Issued earlier today (Wednesday) by the Executive, the Association of Chief Police Officers (ACPO) and ACPO in Scotland (ACPOS), the policy statement sets out how to strike a balance between operational and health and safety duties in the Police Service. It follows a period of collaboration between the HSE and police bodies to develop a better understanding of each other’s responsibilities and needs, after a number of recent incidents in which police officers claimed they could not carry out their duties because of health and safety restrictions.

The issue was also placed firmly in the spotlight by the prosecution of the Metropolitan Police under the Health and Safety at Work, etc. Act in relation to the shooting of Brazilian civilian Jean Charles de Menezes in London in 2005. The guilty verdict against the Met under section 3(1) provoked an outcry, with one chief constable accusing Britain of having “a health and safety Taliban”. (Click here for our original report on the case.) 

The HSE, ACPO and ACPOS have now pledged to work together with other stakeholders, including the National Policing Improvement Agency, to ensure that police operational guidance reflects the agreement outlined in the ‘Striking the balance’ statement.

Said HSE chair, Judith Hackitt: “HSE and senior police officers want to stamp out the myth that health and safety duties prevent the police from doing their duty. Police work is unique in that it involves decision-making and risk-taking in fast-moving situations. This statement will assist senior police officers in balancing the risks involved in their duties to fight crime and protect the public, with meeting their health and safety obligations to their own employees and the public.”

The ACPO lead for workforce development and Chief Constable of Greater Manchester Police, Peter Fahy, added: “Policing is a very specialised profession, and good health and safety practices are vital to the welfare of our staff and the public. Our officers find themselves in situations every day that require them to make tough decisions in often volatile and fast-moving situations. They often perform many acts of bravery and heroism. And that will not change. We cannot foresee every situation, or ensure every officer is trained for everything.
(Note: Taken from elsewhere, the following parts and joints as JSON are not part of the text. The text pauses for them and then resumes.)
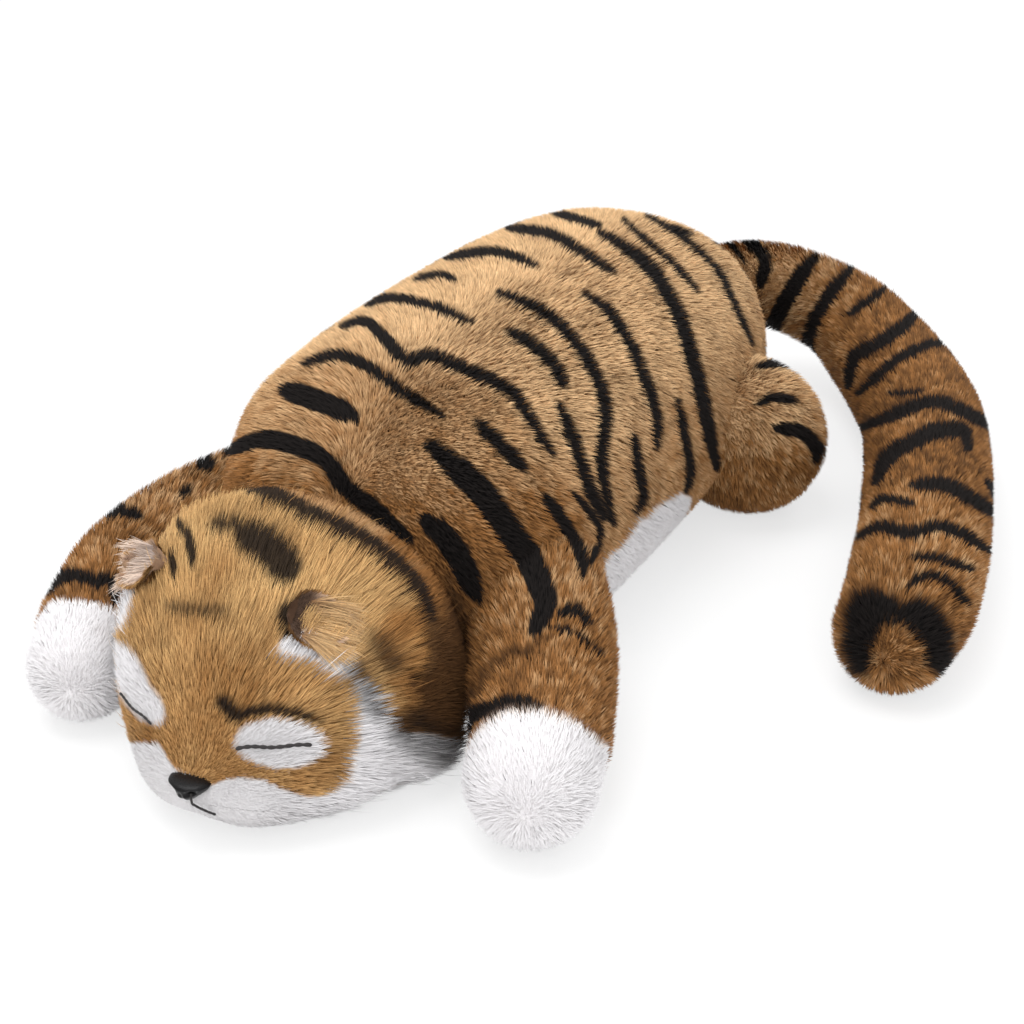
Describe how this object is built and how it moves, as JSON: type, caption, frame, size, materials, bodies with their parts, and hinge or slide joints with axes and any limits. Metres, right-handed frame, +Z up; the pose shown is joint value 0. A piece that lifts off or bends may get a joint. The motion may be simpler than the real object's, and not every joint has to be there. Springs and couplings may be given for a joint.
{
  "type": "interactive plush cat",
  "caption": "Sleeping stuffed big cat with splayed legs and a long curved tail, holding a battery-driven breathing mechanism under its plush.",
  "frame": {"origin": "on the flat belly face that the toy lies on, on its middle plane, under the ribs", "axes": "+Z up, face along -Y, the toy's left side along +X"},
  "size_m": [0.3504, 0.5374, 0.1336],
  "materials": {
    "tan_plush": "short tan pile with near-black stripes",
    "gold_plush": "long combed golden pile",
    "white_plush": "short white pile",
    "dark_plush": "short near-black pile",
    "thread": "black embroidery thread",
    "nose_plastic": "glossy black moulding",
    "white_plastic": "moulded acetal",
    "grey_plastic": "fine spark texture",
    "black_plastic": "satin",
    "steel": "zinc plated",
    "brass": "turned",
    "cell_sleeve": "printed film, plain",
    "board": "green solder mask"
  },
  "bodies": {
    "body": {"torso_cover": "tan_plush", "belly_panel": "white_plush", "lower_housing": "grey_plastic", "upper_housing": "grey_plastic", "housing_screw_1": "steel", "housing_screw_2": "steel", "housing_screw_3": "steel", "housing_screw_4": "steel", "battery_cell_1": "cell_sleeve", "battery_cell_2": "cell_sleeve", "battery_cell_3": "cell_sleeve", "contact_strip_front": "steel", "contact_strip_rear": "steel", "power_switch": "black_plastic", "pat_switch": "board", "circuit_board": "board", "control_chip": "black_plastic", "speaker_frame": "black_plastic", "speaker_magnet": "steel", "motor": "steel", "motor_screw_1": "steel", "motor_screw_2": "steel", "compound_axle": "steel", "cam_axle": "steel", "gear_plate_inner": "steel", "gear_plate_outer": "steel", "breathing_pin": "steel"},
    "head": {"head_cover": "gold_plush", "chin_panel": "white_plush", "nose": "nose_plastic", "nose_washer": "white_plastic", "ear_left": "gold_plush", "ear_right": "gold_plush", "eye_stitch_left": "thread", "eye_stitch_right": "thread", "mouth_stitch": "thread"},
    "front_left": {"front_leg_left": "tan_plush", "front_paw_left": "white_plush"},
    "front_right": {"front_leg_right": "tan_plush", "front_paw_right": "white_plush"},
    "hind_left": {"hind_leg_left": "tan_plush"},
    "hind_right": {"hind_leg_right": "tan_plush"},
    "tail": {"tail": "tan_plush", "tail_tip": "dark_plush"},
    "cam": {"cam_gear": "white_plastic"},
    "compound": {"compound_gear": "white_plastic"},
    "pinion": {"motor_pinion": "brass"},
    "breathing": {"breathing_plate": "white_plastic"},
    "pat": {"pat_button": "white_plastic"},
    "power": {"power_slider": "black_plastic"},
    "door": {"battery_door": "grey_plastic", "battery_door_screw": "steel"}
  },
  "joints": [
    {"name": "head_nod", "type": "hinge", "parent": "body", "child": "head", "pos_m": [0, -0.15, 0.08], "axis": [-1, 0, 0], "range_deg": [0, 15]},
    {"name": "front_left_swing", "type": "hinge", "parent": "body", "child": "front_left", "pos_m": [0.056, -0.101, 0.049], "axis": [0, 0, 1], "range_deg": [0, 20]},
    {"name": "front_right_swing", "type": "hinge", "parent": "body", "child": "front_right", "pos_m": [-0.062, -0.094, 0.05], "axis": [0, 0, 1], "range_deg": [-20, 0]},
    {"name": "hind_left_swing", "type": "hinge", "parent": "body", "child": "hind_left", "pos_m": [0.067, 0.07, 0.043], "axis": [0, 0, 1], "range_deg": [-8, 8]},
    {"name": "hind_right_swing", "type": "hinge", "parent": "body", "child": "hind_right", "pos_m": [-0.067, 0.07, 0.043], "axis": [0, 0, 1], "range_deg": [-8, 8]},
    {"name": "tail_swing", "type": "hinge", "parent": "body", "child": "tail", "pos_m": [0, 0.166, 0.062], "axis": [0, 0, 1], "range_deg": [-3, 20]},
    {"name": "cam_turn", "type": "hinge", "parent": "body", "child": "cam", "pos_m": [0.0192, 0.0424, 0.06], "axis": [1, 0, 0], "range_deg": [0, 180]},
    {"name": "compound_turn", "type": "hinge", "parent": "body", "child": "compound", "pos_m": [0.0146, 0.06175, 0.06], "axis": [1, 0, 0], "range_deg": [-540, 0]},
    {"name": "pinion_turn", "type": "hinge", "parent": "body", "child": "pinion", "pos_m": [0.0128, 0.0811, 0.06], "axis": [1, 0, 0], "range_deg": [0, 1620]},
    {"name": "breath", "type": "hinge", "parent": "body", "child": "breathing", "pos_m": [0, 0.09, 0.089], "axis": [1, 0, 0], "range_deg": [0, 5]},
    {"name": "pat_press", "type": "slide", "parent": "body", "child": "pat", "axis": [0, 0, -1], "range_m": [0, 0.0015], "stiffness_N_per_m": 400, "springref_m": -0.001},
    {"name": "power_slide", "type": "slide", "parent": "body", "child": "power", "axis": [1, 0, 0], "range_m": [0, 0.004]},
    {"name": "door_open", "type": "hinge", "parent": "body", "child": "door", "pos_m": [0, 0.0836, 0.0098], "axis": [1, 0, 0], "range_deg": [0, 70]}
  ],
  "couplings": [
    {"joint": "compound_turn", "follows": "cam_turn", "ratio": -3},
    {"joint": "pinion_turn", "follows": "cam_turn", "ratio": 9},
    {"joint": "breath", "follows": "cam_turn", "ratio": 0.027778}
  ]
}
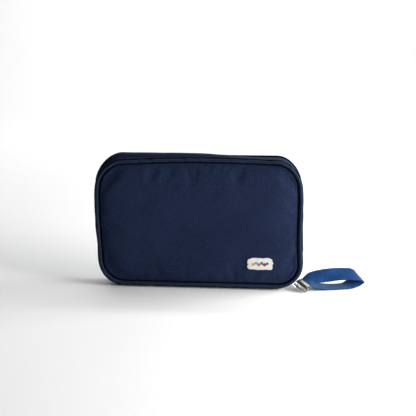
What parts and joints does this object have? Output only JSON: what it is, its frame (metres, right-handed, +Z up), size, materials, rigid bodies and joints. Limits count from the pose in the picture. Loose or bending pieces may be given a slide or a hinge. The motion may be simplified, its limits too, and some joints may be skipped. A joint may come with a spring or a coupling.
{
  "type": "travel document organizer",
  "caption": "Padded zip-around travel document organizer with piped edges, inside pockets and card slots, and a webbing wrist strap on the zip pull.",
  "frame": {"origin": "on the standing surface, under the middle of the case's bottom edge", "axes": "+X to the right along the long side, +Y to the back of the case, +Z up"},
  "size_m": [0.3057, 0.0386, 0.148],
  "materials": {
    "navy_canvas": "closely woven navy polyester, matt with a soft sheen",
    "piping_canvas": "self-fabric piping and binding",
    "zip_tape": "navy herringbone zip tape with nylon coil",
    "lining_cloth": "smooth grey-blue nylon lining",
    "pocket_mesh": "open dark mesh",
    "foam_board": "white closed-cell foam board",
    "strap_webbing": "bright blue ribbed webbing",
    "label_weave": "cream woven label with small coloured shapes",
    "zinc_hardware": "plated zinc, lightly brushed"
  },
  "bodies": {
    "root": {"back_panel": "navy_canvas", "side_gusset": "navy_canvas", "spine_gusset": "navy_canvas", "back_piping": "piping_canvas", "back_binding": "piping_canvas", "back_foam_board": "foam_board", "back_lining": "lining_cloth", "gusset_lining": "lining_cloth", "spine_lining": "lining_cloth", "zip_tape_back": "zip_tape", "zip_coil_back": "zip_tape", "ticket_pocket": "lining_cloth", "passport_pocket_left": "lining_cloth", "passport_pocket_right": "lining_cloth", "mesh_pocket": "pocket_mesh", "mesh_zip_tape": "zip_tape", "mesh_zip_coil": "zip_tape", "pen_loop": "piping_canvas", "zip_stop_left": "zinc_hardware", "zip_stop_right": "zinc_hardware"},
    "cover": {"front_panel": "navy_canvas", "front_foam_board": "foam_board", "front_lining": "lining_cloth", "front_piping": "piping_canvas", "front_binding": "piping_canvas", "zip_tape_front": "zip_tape", "zip_coil_front": "zip_tape", "label_patch": "label_weave", "cover_slip_pocket": "lining_cloth", "card_slot_left_1": "lining_cloth", "card_slot_left_2": "lining_cloth", "card_slot_left_3": "lining_cloth", "card_slot_right_1": "lining_cloth", "card_slot_right_2": "lining_cloth", "card_slot_right_3": "lining_cloth"},
    "zip_slider": {"slider_body": "zinc_hardware"},
    "link": {"pull_link": "zinc_hardware"},
    "strap": {"strap_clamp": "zinc_hardware", "wrist_strap": "strap_webbing"},
    "pocket_slider": {"mesh_zip_slider": "zinc_hardware"},
    "pocket_tab": {"mesh_zip_tab": "zinc_hardware"}
  },
  "joints": [
    {"name": "cover_hinge", "type": "hinge", "parent": "root", "child": "cover", "pos_m": [0, -0.0121, 0.0045], "axis": [1, 0, 0], "range_deg": [0, 86]},
    {"name": "zip_travel", "type": "hinge", "parent": "root", "child": "zip_slider", "pos_m": [0.086, -0.00725, 0.03], "axis": [0, -1, 0], "range_deg": [0, 48]},
    {"name": "link_swing", "type": "hinge", "parent": "zip_slider", "child": "link", "pos_m": [0.11176, -0.01425, 0.00347], "axis": [0.6536, -0.7139, -0.2514], "range_deg": [0, 18]},
    {"name": "strap_swing", "type": "hinge", "parent": "link", "child": "strap", "pos_m": [0.11504, -0.01255, 0.00713], "axis": [0.6536, -0.7139, -0.2514], "range_deg": [0, 55]},
    {"name": "pocket_zip_travel", "type": "slide", "parent": "root", "child": "pocket_slider", "axis": [1, 0, 0], "range_m": [-0.164, 0]},
    {"name": "pocket_tab_flip", "type": "hinge", "parent": "pocket_slider", "child": "pocket_tab", "pos_m": [0.086, 0.0058, 0.1233], "axis": [0, 0, 1], "range_deg": [0, 165]}
  ]
}
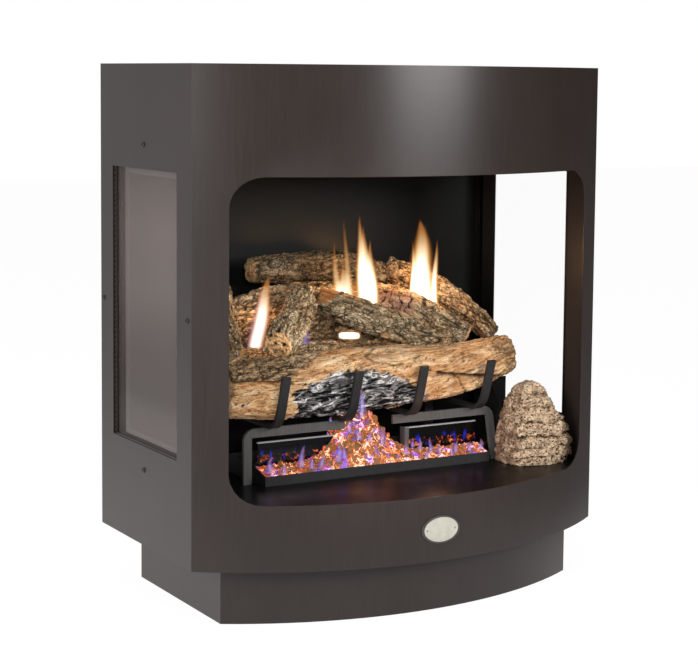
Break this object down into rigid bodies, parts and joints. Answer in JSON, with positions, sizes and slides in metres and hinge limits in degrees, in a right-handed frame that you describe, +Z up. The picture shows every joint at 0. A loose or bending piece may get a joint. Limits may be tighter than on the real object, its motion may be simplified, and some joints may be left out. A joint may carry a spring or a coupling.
{
  "type": "vent-free gas fireplace",
  "caption": "Free-standing vent-free gas fireplace with a bowed steel cabinet on a plinth, glass side windows, a ceramic log set over a burner pan and a lift-off control rock.",
  "frame": {"origin": "on the floor, below the centre of the whole object", "axes": "+Z up, the bowed front faces -Y, +X to the right seen from the front"},
  "size_m": [0.819, 0.5184, 0.926],
  "materials": {
    "bronze_steel": "satin bronze-brown enamel with a very fine vertical grain",
    "black_steel": "satin black heat-resistant paint",
    "window_glass": "clear tempered glass",
    "gasket_rope": "braided fibreglass rope, dark brown",
    "black_screw": "black oxide pan head",
    "badge_enamel": "plain ivory enamel plate with a dark rim",
    "grate_steel": "matt charcoal heat-resistant paint",
    "burner_steel": "aluminised steel",
    "ember_ceramic": "glowing rock wool and vermiculite embers",
    "log_ceramic": "painted refractory ceramic, bark and split wood",
    "rock_ceramic": "painted refractory ceramic rock",
    "valve_aluminium": "cast",
    "black_plastic": "moulded",
    "brass": "drawn",
    "button_steel": "bright",
    "pipe_steel": "black iron pipe",
    "flame": "gas flame"
  },
  "bodies": {
    "root": {"plinth_front_wrap": "bronze_steel", "plinth_back": "bronze_steel", "top_panel": "bronze_steel", "back_panel": "bronze_steel", "front_panel": "bronze_steel", "corner_post_left": "bronze_steel", "corner_post_right": "bronze_steel", "side_panel_left": "bronze_steel", "side_panel_right": "bronze_steel", "base_pan": "black_steel", "hearth_floor": "black_steel", "firebox_back": "black_steel", "firebox_ceiling": "black_steel", "control_bracket": "black_steel", "ember_plate_left": "black_steel", "ember_plate_right": "black_steel", "glass_retainer_left": "black_steel", "glass_retainer_right": "black_steel", "window_glass_left": "window_glass", "window_glass_right": "window_glass", "window_gasket_left": "gasket_rope", "window_gasket_right": "gasket_rope", "side_screw_left_top": "black_screw", "side_screw_left_bottom": "black_screw", "side_screw_left_front": "black_screw", "side_screw_left_rear": "black_screw", "side_screw_right_top": "black_screw", "side_screw_right_bottom": "black_screw", "side_screw_right_front": "black_screw", "side_screw_right_rear": "black_screw", "badge_plate": "badge_enamel", "grate_rail_left": "grate_steel", "grate_rail_right": "grate_steel", "grate_rear_frame": "grate_steel", "grate_finger_1": "grate_steel", "grate_finger_2": "grate_steel", "grate_finger_3": "grate_steel", "grate_finger_4": "grate_steel", "burner_pan": "grate_steel", "burner_tube": "burner_steel", "pilot_assembly": "burner_steel", "ember_bed": "ember_ceramic", "log_front": "log_ceramic", "log_middle_base": "log_ceramic", "log_rear_base": "log_ceramic", "log_rear_upper": "log_ceramic", "log_left_side": "log_ceramic", "log_left_cross": "log_ceramic", "log_centre_cross": "log_ceramic", "log_right_cross": "log_ceramic", "log_right_back": "log_ceramic", "log_back": "log_ceramic", "gas_valve": "valve_aluminium", "igniter_body": "black_plastic", "supply_pipe": "brass", "inlet_pipe": "pipe_steel"},
    "control_rock": {"control_rock": "rock_ceramic"},
    "valve_stem": {"valve_stem": "brass"},
    "control_knob": {"control_knob": "black_plastic"},
    "igniter_button": {"igniter_button": "button_steel"}
  },
  "joints": [
    {"name": "valve_turn", "type": "hinge", "parent": "root", "child": "valve_stem", "pos_m": [0.293, -0.0517, 0.249], "axis": [0, -1, 0], "range_deg": [0, 180]},
    {"name": "knob_push", "type": "slide", "parent": "valve_stem", "child": "control_knob", "axis": [0, 1, 0], "range_m": [0, 0.005], "stiffness_N_per_m": 800, "springref_m": -0.002},
    {"name": "igniter_press", "type": "slide", "parent": "root", "child": "igniter_button", "axis": [0, 1, 0], "range_m": [0, 0.008], "stiffness_N_per_m": 600, "springref_m": -0.002},
    {"name": "rock_lift", "type": "slide", "parent": "root", "child": "control_rock", "axis": [-0.4505, -0.8509, 0.2703], "range_m": [0, 0.25]}
  ]
}
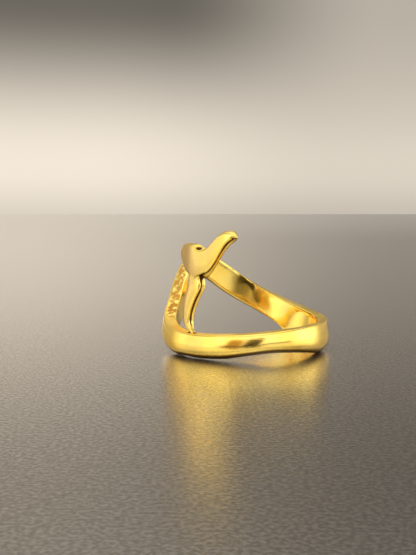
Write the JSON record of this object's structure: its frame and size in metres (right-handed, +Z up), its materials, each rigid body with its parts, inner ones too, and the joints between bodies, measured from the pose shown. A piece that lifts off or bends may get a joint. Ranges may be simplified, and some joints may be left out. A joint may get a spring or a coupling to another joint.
{
  "type": "dolphin tail ring",
  "caption": "Cast gold finger ring whose band steps up at one side, with a slim tail stock standing on its lower arm and carrying a two-lobed fluke.",
  "frame": {"origin": "on the finger hole's axis, at the surface that the ring lies on", "axes": "+Z up along the finger hole's axis, +Y away from the viewer, +X to the viewer's right, towards the back of the band"},
  "size_m": [0.0212, 0.0212, 0.0151],
  "materials": {
    "gold": "polished yellow gold, rougher and as cast on the raised edge of the band"
  },
  "bodies": {
    "root": {"ring": "gold"}
  },
  "joints": []
}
“We are pleased therefore that HSE has recognised this unique aspect of the job and the complex nature of the challenges our officers face. Our officers need the best information, equipment, and training to ensure they make the best possible decisions to protect not just the public, but themselves.”

The September issue of SHP ran a feature on this very subject of how the Police can reconcile compliance with health and safety law and delivery of the service expected of them (click here to read ‘Corridor of uncertainty’). The feature provoked a spirited response from readers, one of whom, Michael Roulston, commented: “Police work is based on dynamic risk assessment, supported by training, staffing, logistics and a generic risk assessment. These are the regular missing elements – collectively known as mismanagement – rather than risk aversion among operational officers, many of whom continue to face life-threatening situations every day.”

Added Steve Rands, health and safety leader for the Metropolitan Police Federation: “Just because it is difficult to apply health and safety legislation in some circumstances is no justification for police officers to work outside of these laws.”

Meanwhile, fears for the health and safety of officers in the Police Service of Northern Ireland (PSNI) have led to calls for the return of troops to the streets there. The concerns have arisen as a result of an increase in activity by dissident groups in Northern Ireland, and the removal by the PSNI of personal protection weapons from more than 170 former members of the security forces (Police and Army) this year.

The chair of the Police Federation, Terry Spence, told the Belfast Telegraph: “The threat has greatly increased against our officers, both on and off-duty. The situation is very, very serious and we have made it clear that we need the resources. The full-time reserve must be retained. They are very experienced dealing with this type of activity. If they are going to be phased out, this is going to put more pressure on officers on the front line. It will breach the health, safety and welfare of those officers on the ground, and we would have very serious concerns.”